Thanks for bringing this point against the McDonaldisation of this web site.
+10 votes
Coming from a very culturally Norwegian tradition on my mom's side of the family, and considering October is nearly upon us, my great-grandmother used to tell me stories about trolls and nokken - spirits and ghosts, some malevolent and some kind, who lured people to water. We also make lefse for our Thanksgiving feast!
by Briana Roop G2G2 (2.3k points)
+7 votes
Taking the dadgum leaves at our house and my Grandpa’s across the pasture!
by Pip Sheppard G2G Astronaut (1.7m points)
+8 votes
I grew up in the Midwest where we had four distinct seasons: 1) Summer - humid and hot; 2) Autumn - Cold; 3) Winter - Freezing; 4) Spring - Cold. The tradition I remember most clearly is joining my dad, siblings and I and 'winterizing' my grandmother's home, garden and yard. In particular, we would rake the glorious melon-, crimson- and lemon-tinted leaves into a large pile, then jump into them. I can still recall the feel and scent of those autumn leaves. Dad would thank us for 'compacting' them, then have us rake them up again, and load them into bags and put into grandma's 'root cellar' for Spring composting.
by Carol Baldwin G2G6 Pilot (194k points)
+8 votes
In Tennessee people celebrate the fall by having pumpkin patches or fest, so craving pumpkins was the fun thing to do in many families and still is. Also Strawberry fests where they pick strawberries and make strawberry jam or jelly, homemade strawberry ice cream or fruit juice etc. Then of course getting ready for Halloween, whether it would be children dressing up and collecting candy in the neighborhood (I always looked forward to that) or going to a hunted house attractions. Now a days it may be too dangerous to go to strange houses in the neighborhood so churches and schools hold their own events in a safe enviroment.
by Dorothy Barry G2G Astronaut (2.1m points)
+8 votes
I don't know what the Fall traditions were in the "old country", but once they got established on the Canadian Prairies, Fall would have been a lot of work. Whatever fruit and berries could be gathered, bought, or grown was put in sealers, either as fruit, jam or jelly. Large gardens were harvested and vegetables canned for winter use. Pickling cucumbers and other vegetables to add some zip to winter meals. Potatoes had to be gathered and put in a bin in the root cellar for winter. Some meats were also canned. Once the bitter cold set in, the "cold box" in the yard could be filled with meat and fish. Thanksgiving, second Monday in October in Canada, meant a huge family dinner, with all the extended family close at hand invited.

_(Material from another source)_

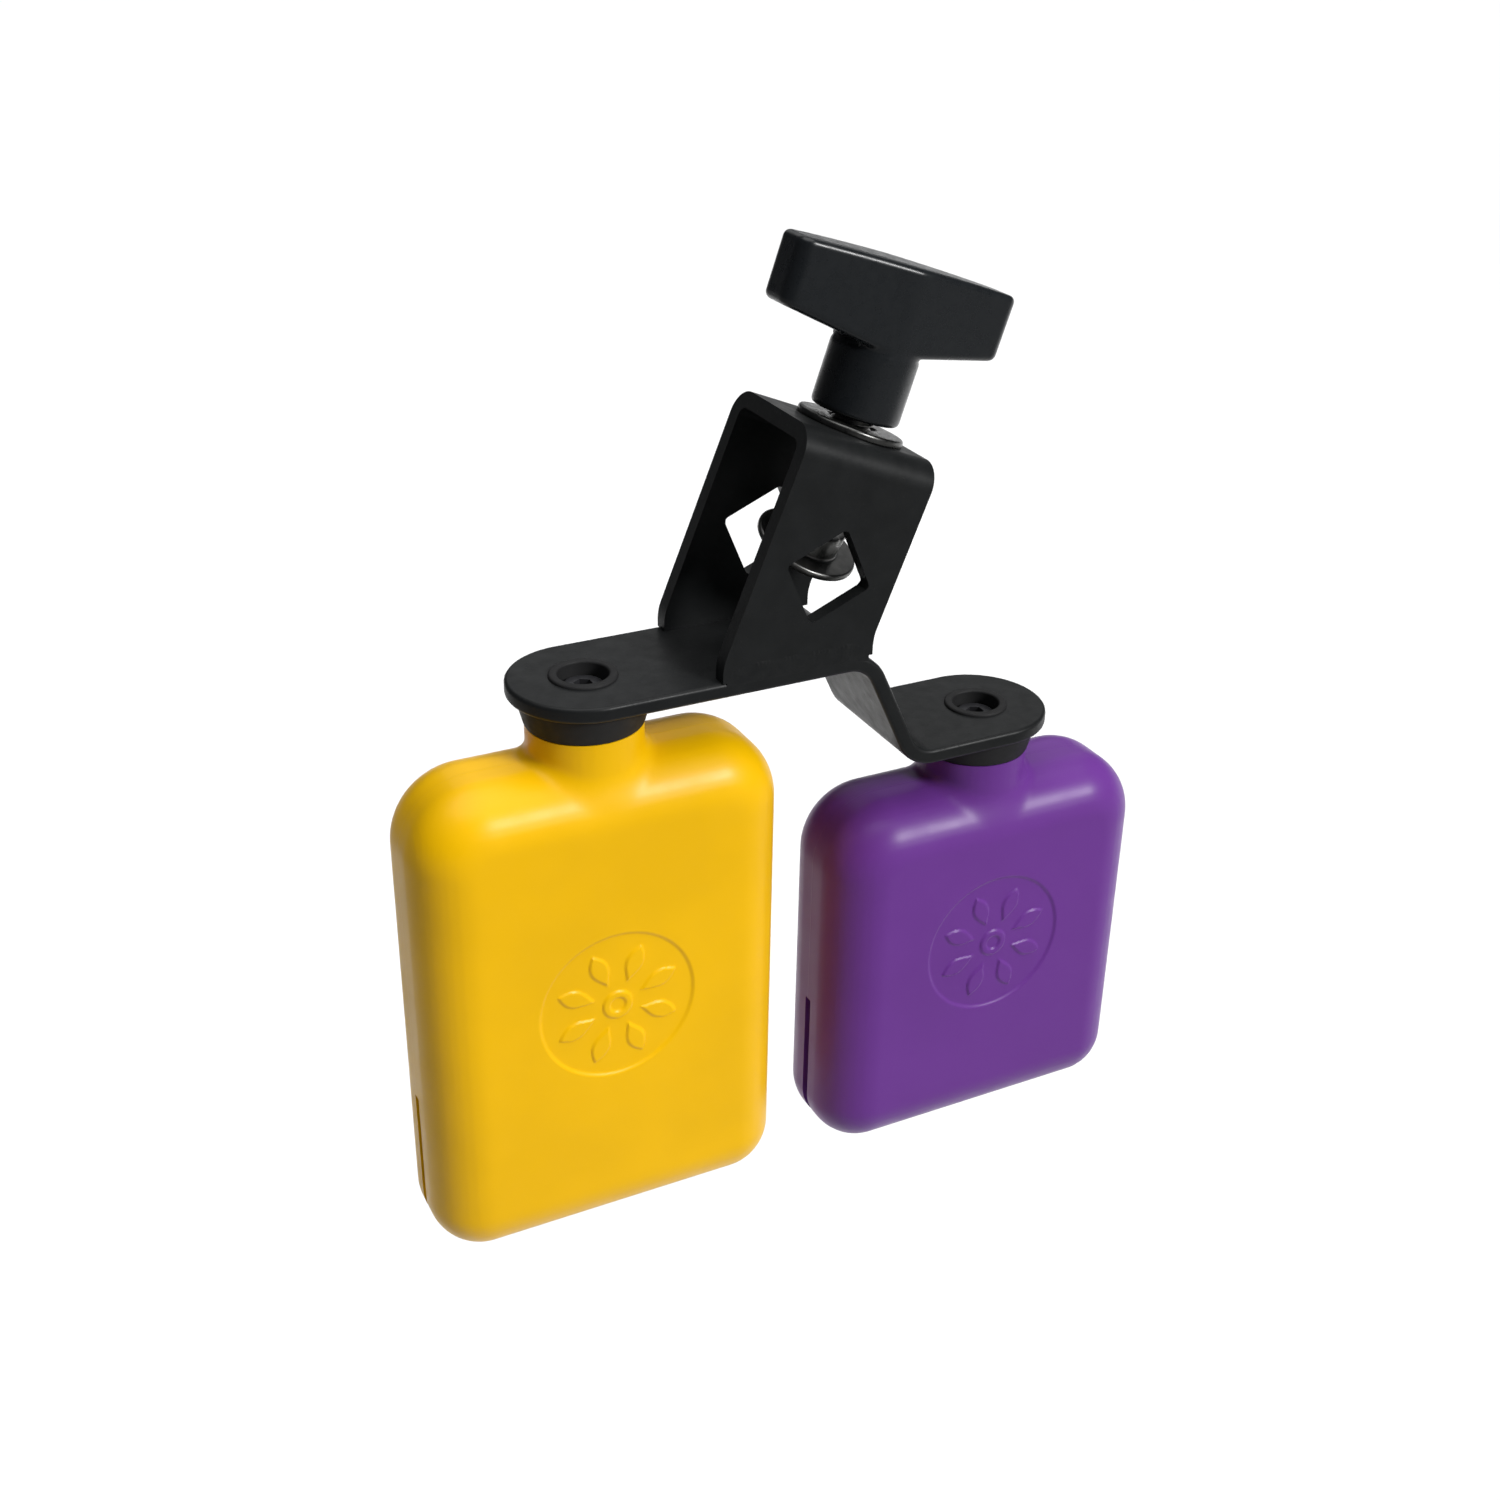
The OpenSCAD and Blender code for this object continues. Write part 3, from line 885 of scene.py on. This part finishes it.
def knob_shape():
    """Winged knob with its boss, in the screw's own axes."""
    knob = settings().knob
    shape = bmesh.new()
    corners = []
    for side in (-1, 1):
        corners.append((0.0, side * knob.ridge_low, knob.wing))
        corners.append((0.0, side * knob.ridge_top, knob.top))
        for end in (-1, 1):
            corners.append((end * knob.half, side * knob.tip_depth, knob.tip))
            corners.append((end * knob.half, side * knob.tip_depth, knob.top - knob.crown))
    points = [shape.verts.new(corner) for corner in corners]
    bmesh.ops.convex_hull(shape, input=points)
    joined(shape, rod_shape(knob.boss, knob.low, knob.wing + 1 * MM))
    shape = even_cells(shape, 0.42 * MM)
    settle_shape(shape, knob_field)
    return shape


def foot_place():
    """Frame of the hanging foot, about the ball's centre."""
    return Matrix.Translation(BALL) @ SCREW_TURN @ Matrix.Rotation(FOOT_TILT, 4, "X")


def foot_shape():
    """Round pressure foot with its cup."""
    cup = quarter(4.35, 0, -90, 8)
    rim = [(0.0, -4.6, 0), (9.8, -4.6, 0.5), (9.8, -3.2, 0.5), (5.6, -3.2, 0.5), (5.6, 0.0, 0)]
    return turned(rim + cup, 96, closed=False)


def retainer_shape():
    """Crimped ring over the ball seat, with six crimp dimples."""
    shape = turned([(4.35, 0.0, 0), (5.6, 0.0, 0), (5.6, 1.5, 0.45), (4.08, 1.5, 0.15)], 96)
    for vert in shape.verts:
        out = math.hypot(vert.co.x, vert.co.y)
        if out > 5.2 * MM:
            beat = max(0.0, math.cos(6 * math.atan2(vert.co.y, vert.co.x)) - 0.75) / 0.25
            shrink = 1 - 0.05 * beat * min(1.0, vert.co.z / (1 * MM))
            vert.co.x *= shrink
            vert.co.y *= shrink
    return shape


def grommet_shape():
    """Rubber grommet, from the strip's top."""
    bore = [(3.45, -8.7, 0), (3.45, SLEEVE_HEAD, 0), (4.6, SLEEVE_HEAD, 0.2)]
    lip = [(4.6, 0.55, 0.45), (6.3, 0.55, 0.5), (6.3, 0.0, 0)]
    collar = [(5.25, 0.0, 0), (5.25, -3.0, 0), (12.4, -3.0, 0.6), (10.9, -8.7, 0.5)]
    return turned(bore + lip + collar, 128)


def block_screw_shape():
    """Pan-head screw with a hexagon socket, from the strip's top."""
    shank = [(0.0, -21.8, 0), (2.5, -21.8, 0.4), (2.5, -3.8, 0)]
    head = [(4.0, -3.8, 0.15), (4.0, -1.6, 0.9), (0.0, -1.6, 0)]
    shape = turned(shank + head, 64, closed=False)
    return carved(loose("screw", shape), [rod_shape(1.8 * MM, -3.0 * MM, 0.0, 6)])


def block_field(height):
    """Field of a block's rounded body and neck, from the body's top."""
    block = settings().block

    def field(points):
        across, depth, up = points.T
        corner = np.where(up > -height / 2, block.top_corner, block.low_corner) - block.edge
        out = np.abs(across) - (block.half_width - block.edge) + corner
        rise = np.abs(up + height / 2) - (height / 2 - block.edge) + corner
        plan = np.minimum(np.maximum(out, rise), 0.0) - corner
        plan = plan + np.hypot(np.maximum(out, 0.0), np.maximum(rise, 0.0))
        thick = np.abs(depth) - (block.half_depth - block.edge)
        body = np.minimum(np.maximum(plan, thick), 0.0) - block.edge
        body = body + np.hypot(np.maximum(plan, 0.0), np.maximum(thick, 0.0))
        neck = np.maximum(np.hypot(across, depth) - block.neck, -up - 12 * MM)
        return round_join(body, neck, block.fillet)

    return field


def smooth_step(value):
    """Eases a number from 0 to 1."""
    value = np.clip(value, 0.0, 1.0)
    return value * value * (3 - 2 * value)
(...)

It wasn't much different in my parent's home. More variety of fruit and berries were available, so there were jams and jellies to make, and all kinds of pickles and relishes made. Our huge garden was processed and frozen - much easier and less work that the sealers! Harvesting the potatoes was a family affair, and they still had to go in a bin in the basement. A side of beef, chickens, fresh caught and frozen fish all saw to good eating throughout the winter. We still had the big family dinner for Thanksgiving.

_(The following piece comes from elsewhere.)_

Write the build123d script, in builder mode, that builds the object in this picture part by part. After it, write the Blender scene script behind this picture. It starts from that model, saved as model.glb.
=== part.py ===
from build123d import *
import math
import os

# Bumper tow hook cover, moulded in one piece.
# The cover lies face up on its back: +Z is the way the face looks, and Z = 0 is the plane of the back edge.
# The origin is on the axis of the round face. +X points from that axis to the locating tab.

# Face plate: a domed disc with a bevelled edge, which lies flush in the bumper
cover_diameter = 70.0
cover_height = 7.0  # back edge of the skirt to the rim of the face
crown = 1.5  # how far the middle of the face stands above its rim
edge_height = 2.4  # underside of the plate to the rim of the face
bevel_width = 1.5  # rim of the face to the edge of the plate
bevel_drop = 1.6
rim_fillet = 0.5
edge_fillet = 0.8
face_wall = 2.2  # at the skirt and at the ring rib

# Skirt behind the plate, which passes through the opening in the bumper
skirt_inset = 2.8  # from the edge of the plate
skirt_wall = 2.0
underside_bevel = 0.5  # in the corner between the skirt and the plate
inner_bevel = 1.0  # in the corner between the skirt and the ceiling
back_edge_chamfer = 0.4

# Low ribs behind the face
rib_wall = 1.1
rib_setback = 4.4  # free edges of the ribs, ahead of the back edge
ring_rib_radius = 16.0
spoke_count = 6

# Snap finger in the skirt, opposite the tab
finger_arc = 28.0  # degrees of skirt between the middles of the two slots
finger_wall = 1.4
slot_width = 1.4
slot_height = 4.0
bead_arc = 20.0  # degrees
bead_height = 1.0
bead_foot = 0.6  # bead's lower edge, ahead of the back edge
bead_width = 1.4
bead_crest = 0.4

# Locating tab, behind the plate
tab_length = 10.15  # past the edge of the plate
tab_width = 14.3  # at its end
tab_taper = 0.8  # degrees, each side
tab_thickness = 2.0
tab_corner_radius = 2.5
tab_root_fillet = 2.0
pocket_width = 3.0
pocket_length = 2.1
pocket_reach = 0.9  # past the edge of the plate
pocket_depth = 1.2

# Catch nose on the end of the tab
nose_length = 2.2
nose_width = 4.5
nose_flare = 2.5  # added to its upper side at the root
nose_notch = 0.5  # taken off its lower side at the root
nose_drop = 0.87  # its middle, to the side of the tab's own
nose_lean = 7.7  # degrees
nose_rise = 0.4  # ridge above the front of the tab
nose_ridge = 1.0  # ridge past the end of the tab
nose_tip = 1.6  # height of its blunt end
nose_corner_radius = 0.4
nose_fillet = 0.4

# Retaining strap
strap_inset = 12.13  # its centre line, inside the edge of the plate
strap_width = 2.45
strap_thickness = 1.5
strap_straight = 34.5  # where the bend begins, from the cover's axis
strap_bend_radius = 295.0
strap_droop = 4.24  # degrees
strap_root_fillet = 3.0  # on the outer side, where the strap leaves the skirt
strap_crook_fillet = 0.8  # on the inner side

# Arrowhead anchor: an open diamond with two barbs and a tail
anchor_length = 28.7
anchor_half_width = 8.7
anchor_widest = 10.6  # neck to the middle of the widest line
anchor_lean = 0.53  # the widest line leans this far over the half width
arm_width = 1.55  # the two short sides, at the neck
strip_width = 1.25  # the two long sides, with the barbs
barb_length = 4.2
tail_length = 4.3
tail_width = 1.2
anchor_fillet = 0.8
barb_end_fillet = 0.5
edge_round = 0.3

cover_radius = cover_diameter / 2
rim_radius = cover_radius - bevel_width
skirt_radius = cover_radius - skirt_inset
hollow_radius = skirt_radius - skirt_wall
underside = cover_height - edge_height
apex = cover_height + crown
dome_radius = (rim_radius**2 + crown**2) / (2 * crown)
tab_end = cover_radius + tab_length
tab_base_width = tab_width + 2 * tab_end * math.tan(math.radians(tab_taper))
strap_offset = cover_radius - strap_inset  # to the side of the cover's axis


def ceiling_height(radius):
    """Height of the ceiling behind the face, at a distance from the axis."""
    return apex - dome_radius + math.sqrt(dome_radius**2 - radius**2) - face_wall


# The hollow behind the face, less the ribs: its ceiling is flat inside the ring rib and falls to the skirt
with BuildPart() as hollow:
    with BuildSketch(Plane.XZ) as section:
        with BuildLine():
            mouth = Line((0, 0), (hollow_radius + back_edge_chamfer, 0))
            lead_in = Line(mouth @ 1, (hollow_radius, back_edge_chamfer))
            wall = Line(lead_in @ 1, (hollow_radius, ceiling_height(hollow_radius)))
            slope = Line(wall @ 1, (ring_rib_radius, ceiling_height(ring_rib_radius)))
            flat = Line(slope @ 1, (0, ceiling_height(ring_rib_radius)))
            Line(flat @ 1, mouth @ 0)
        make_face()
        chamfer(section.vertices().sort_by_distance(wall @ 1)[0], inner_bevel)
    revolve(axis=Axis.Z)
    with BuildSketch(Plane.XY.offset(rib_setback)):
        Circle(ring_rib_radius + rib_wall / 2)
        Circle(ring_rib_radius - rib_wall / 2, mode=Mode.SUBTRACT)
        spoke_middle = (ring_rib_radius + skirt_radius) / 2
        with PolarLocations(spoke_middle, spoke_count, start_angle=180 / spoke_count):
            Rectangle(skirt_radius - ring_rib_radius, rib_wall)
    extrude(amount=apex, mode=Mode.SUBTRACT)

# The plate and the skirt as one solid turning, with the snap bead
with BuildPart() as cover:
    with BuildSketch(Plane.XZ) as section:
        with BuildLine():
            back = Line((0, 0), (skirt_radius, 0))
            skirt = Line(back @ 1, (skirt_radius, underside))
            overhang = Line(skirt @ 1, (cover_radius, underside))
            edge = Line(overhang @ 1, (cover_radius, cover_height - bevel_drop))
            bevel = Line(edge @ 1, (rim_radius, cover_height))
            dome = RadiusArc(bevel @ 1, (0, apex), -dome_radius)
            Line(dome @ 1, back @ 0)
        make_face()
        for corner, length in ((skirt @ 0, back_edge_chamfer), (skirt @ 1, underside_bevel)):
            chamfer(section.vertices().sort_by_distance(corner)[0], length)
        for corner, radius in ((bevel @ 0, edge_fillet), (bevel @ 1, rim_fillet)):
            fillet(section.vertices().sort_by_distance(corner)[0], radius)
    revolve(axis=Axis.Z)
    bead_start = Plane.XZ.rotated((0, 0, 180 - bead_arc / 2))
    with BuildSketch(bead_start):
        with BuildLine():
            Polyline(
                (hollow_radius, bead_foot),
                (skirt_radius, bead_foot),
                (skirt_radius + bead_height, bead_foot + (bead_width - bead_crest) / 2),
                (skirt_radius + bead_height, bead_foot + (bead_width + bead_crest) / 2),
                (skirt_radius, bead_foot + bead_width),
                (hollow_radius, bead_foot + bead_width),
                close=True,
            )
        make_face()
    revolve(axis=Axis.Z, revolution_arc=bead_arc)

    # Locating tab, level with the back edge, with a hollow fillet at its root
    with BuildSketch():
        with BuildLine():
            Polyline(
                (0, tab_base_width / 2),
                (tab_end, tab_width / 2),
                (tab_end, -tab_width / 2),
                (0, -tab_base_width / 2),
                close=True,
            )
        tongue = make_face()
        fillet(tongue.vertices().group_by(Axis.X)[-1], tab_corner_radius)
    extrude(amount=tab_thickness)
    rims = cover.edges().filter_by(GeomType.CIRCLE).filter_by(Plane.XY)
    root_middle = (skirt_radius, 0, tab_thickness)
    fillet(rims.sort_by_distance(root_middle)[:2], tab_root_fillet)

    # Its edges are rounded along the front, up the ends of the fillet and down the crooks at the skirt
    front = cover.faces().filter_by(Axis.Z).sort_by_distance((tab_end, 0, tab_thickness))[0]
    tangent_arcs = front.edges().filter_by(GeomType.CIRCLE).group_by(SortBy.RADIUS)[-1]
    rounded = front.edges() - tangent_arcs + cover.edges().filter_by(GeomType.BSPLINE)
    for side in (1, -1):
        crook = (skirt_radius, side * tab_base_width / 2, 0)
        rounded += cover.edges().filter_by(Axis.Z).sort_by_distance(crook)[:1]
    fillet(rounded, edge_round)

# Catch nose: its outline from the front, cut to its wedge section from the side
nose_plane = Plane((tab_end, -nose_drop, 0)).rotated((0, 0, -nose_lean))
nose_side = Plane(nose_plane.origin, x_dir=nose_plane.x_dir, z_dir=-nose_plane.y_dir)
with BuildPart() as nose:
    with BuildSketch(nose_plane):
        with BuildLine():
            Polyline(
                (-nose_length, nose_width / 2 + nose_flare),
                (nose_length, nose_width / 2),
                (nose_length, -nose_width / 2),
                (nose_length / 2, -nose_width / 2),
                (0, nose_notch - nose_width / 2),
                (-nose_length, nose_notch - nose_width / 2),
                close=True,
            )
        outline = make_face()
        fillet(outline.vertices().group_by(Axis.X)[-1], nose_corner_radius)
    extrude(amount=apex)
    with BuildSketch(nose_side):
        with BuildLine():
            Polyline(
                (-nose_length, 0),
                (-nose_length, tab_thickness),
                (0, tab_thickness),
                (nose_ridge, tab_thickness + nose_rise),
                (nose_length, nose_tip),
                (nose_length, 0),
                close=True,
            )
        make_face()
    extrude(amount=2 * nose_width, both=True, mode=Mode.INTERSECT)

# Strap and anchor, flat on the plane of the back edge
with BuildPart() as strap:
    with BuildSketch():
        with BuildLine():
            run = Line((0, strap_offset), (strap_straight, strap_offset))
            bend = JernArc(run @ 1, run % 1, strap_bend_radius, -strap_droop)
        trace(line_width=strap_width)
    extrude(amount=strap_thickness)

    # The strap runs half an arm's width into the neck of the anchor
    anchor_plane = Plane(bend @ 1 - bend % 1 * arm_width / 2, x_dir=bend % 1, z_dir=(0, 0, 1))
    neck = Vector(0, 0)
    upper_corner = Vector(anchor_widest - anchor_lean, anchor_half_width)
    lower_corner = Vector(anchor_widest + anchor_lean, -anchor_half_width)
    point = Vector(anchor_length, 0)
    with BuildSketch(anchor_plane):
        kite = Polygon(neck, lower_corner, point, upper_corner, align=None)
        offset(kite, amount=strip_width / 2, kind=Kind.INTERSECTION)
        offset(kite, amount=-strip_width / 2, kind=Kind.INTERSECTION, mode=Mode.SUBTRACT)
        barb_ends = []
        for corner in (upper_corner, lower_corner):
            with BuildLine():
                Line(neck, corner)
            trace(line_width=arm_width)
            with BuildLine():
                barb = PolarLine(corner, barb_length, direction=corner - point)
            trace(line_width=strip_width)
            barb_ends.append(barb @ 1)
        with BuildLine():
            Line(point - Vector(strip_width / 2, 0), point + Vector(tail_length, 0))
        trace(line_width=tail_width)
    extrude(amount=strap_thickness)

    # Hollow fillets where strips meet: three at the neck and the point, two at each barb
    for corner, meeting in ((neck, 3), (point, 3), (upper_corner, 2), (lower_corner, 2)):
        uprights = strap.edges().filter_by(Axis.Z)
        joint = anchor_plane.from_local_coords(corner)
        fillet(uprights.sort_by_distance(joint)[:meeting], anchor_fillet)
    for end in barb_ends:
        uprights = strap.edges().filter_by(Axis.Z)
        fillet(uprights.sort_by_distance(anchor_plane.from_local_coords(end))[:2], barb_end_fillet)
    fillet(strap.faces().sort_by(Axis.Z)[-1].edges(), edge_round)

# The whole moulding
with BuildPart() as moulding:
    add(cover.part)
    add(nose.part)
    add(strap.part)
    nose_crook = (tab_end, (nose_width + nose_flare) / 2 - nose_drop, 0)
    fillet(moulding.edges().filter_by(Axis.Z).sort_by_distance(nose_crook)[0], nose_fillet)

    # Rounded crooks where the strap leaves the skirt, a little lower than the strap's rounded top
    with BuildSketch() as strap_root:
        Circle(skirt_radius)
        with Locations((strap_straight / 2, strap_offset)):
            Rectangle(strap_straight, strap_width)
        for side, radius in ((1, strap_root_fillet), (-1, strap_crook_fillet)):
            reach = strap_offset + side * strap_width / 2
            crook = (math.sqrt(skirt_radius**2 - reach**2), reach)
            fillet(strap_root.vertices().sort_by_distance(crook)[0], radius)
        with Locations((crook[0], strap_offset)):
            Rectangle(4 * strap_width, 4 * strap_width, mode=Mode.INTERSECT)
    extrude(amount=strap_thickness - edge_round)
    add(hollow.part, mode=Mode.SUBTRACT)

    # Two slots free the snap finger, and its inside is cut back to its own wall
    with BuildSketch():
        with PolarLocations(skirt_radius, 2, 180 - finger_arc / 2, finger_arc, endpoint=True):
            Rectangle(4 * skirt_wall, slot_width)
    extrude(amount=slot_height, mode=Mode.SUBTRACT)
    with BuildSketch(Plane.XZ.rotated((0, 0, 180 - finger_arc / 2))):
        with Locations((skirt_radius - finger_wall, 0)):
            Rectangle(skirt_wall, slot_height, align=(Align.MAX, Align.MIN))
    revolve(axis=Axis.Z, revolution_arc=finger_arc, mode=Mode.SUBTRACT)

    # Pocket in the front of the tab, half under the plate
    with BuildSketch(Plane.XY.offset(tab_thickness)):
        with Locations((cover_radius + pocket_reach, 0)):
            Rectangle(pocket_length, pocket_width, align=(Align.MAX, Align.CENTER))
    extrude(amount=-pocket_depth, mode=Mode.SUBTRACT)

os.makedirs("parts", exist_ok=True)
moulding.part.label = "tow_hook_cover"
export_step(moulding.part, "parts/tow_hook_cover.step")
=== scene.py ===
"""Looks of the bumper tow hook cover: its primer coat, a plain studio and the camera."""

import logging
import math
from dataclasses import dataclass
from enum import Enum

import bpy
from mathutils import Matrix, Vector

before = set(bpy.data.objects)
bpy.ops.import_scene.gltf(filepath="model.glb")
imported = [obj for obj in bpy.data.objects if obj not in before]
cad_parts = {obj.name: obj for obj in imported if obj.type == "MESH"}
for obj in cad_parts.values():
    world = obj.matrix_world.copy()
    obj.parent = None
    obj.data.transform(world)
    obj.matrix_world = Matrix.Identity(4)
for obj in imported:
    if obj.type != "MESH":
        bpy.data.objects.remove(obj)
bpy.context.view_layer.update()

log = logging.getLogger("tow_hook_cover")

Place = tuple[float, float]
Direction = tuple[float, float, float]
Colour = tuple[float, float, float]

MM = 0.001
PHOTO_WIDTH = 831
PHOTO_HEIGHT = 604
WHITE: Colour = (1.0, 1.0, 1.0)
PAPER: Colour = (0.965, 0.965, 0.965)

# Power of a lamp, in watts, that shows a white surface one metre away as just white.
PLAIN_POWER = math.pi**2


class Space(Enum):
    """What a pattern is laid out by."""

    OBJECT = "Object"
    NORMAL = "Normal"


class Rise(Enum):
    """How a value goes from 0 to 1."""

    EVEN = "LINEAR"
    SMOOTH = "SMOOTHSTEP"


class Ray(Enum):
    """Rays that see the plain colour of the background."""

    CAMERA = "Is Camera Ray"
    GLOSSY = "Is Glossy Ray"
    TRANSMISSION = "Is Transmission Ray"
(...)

One Fall a neighbour lost his huge pile of bales to spontaneous combustion. The farmer who worked the oat fields below our little 3 acre holding donated his field to be baled. Off the school bus on Friday afternoon, my brother and I were told to change and get out there to help. I've never worked so hard in my life! The Prairie "thing" - we help and look out for one another.
by Linda Hockley G2G6 Mach 1 (11.6k points)
+4 votes
The fall tradition shared with my mother, Jimmie Jean Neeley Neeley-567, was - second only to prowling graveyards for ancestors  or interesting gravestones - was visiting old pecan trees in public spaces where we could collect pecans for pies and holiday dishes. My mom knew how to find the good ones !!
by LG Price G2G5 (5.8k points)
+5 votes

We don't use the term fall either but autumn is definitely the 'season of mists and mellow fruitfulness' 

The time of blackberry and apple crumbles and jams  and of harvest festivals. (but as a child, I  Iearned that  you shouldn't gather blackberries after Halloween because the devil has p****d on them!  Interestingly, our hotter temperatures mean that few are now useable past the first week or two of October )

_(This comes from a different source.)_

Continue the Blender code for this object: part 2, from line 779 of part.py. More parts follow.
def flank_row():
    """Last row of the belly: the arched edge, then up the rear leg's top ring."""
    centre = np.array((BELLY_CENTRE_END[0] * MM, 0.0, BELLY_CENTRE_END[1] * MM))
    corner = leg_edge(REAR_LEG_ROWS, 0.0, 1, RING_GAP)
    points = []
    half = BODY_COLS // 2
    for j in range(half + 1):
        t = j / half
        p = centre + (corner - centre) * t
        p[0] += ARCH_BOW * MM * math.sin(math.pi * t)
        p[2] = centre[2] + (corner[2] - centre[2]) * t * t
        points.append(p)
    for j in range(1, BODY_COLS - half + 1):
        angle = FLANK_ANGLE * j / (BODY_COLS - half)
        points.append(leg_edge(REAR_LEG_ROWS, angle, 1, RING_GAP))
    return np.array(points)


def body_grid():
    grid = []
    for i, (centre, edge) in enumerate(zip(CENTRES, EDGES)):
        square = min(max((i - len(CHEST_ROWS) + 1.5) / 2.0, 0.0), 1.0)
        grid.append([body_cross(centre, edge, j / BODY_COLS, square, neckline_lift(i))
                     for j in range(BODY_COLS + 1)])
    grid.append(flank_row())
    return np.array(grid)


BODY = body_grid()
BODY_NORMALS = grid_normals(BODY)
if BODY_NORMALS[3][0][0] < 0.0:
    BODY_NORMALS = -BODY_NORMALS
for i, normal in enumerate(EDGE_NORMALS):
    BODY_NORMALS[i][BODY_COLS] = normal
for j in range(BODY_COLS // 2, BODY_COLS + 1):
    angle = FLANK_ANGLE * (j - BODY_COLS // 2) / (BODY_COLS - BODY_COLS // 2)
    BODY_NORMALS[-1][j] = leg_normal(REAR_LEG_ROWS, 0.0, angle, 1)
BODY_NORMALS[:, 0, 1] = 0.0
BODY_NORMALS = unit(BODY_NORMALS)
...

I can think of only  one real tradition that persists,at least for most children; playing conkers. Notwithstanding adult fears of 'health and safety' considerations, it continues. On my daily walks, I see evidence of it's continuance in the form of discarded conker shells and of the  'little uns' too small to be winners.

Edit: Wikipedia says that the name 'fall' was used in 16th C England; the emigrants took it to the New World but 'we' replaced it with autumn.

by Helen Ford G2G6 Pilot (259k points)
edited by Helen Ford
+4 votes
The one fall tradition that pops to mind would be going upcountry to my grandparents summer cabin for the Fall Lockup.  We kids would have our last swim in the freezing lake & look forward to a large harvest dinner before locking up the cabins for another year.  Great memories.
by Brad Cunningham G2G6 (6.6k points)
+7 votes
My family came to the high mountains of Tennessee-in the 1700s. Making molasses and applebutter were fall traditions.

They were usually a family or  community events as they are a lot of peeling , coring, cooking and stirring.

A mule pulled the grinder for the cane to make molasses and it was a huge amount of work. Well worth it tho. It was a day of fun, gossip, sharing good food and telling of family and community stories. You would sleep like a rock that night.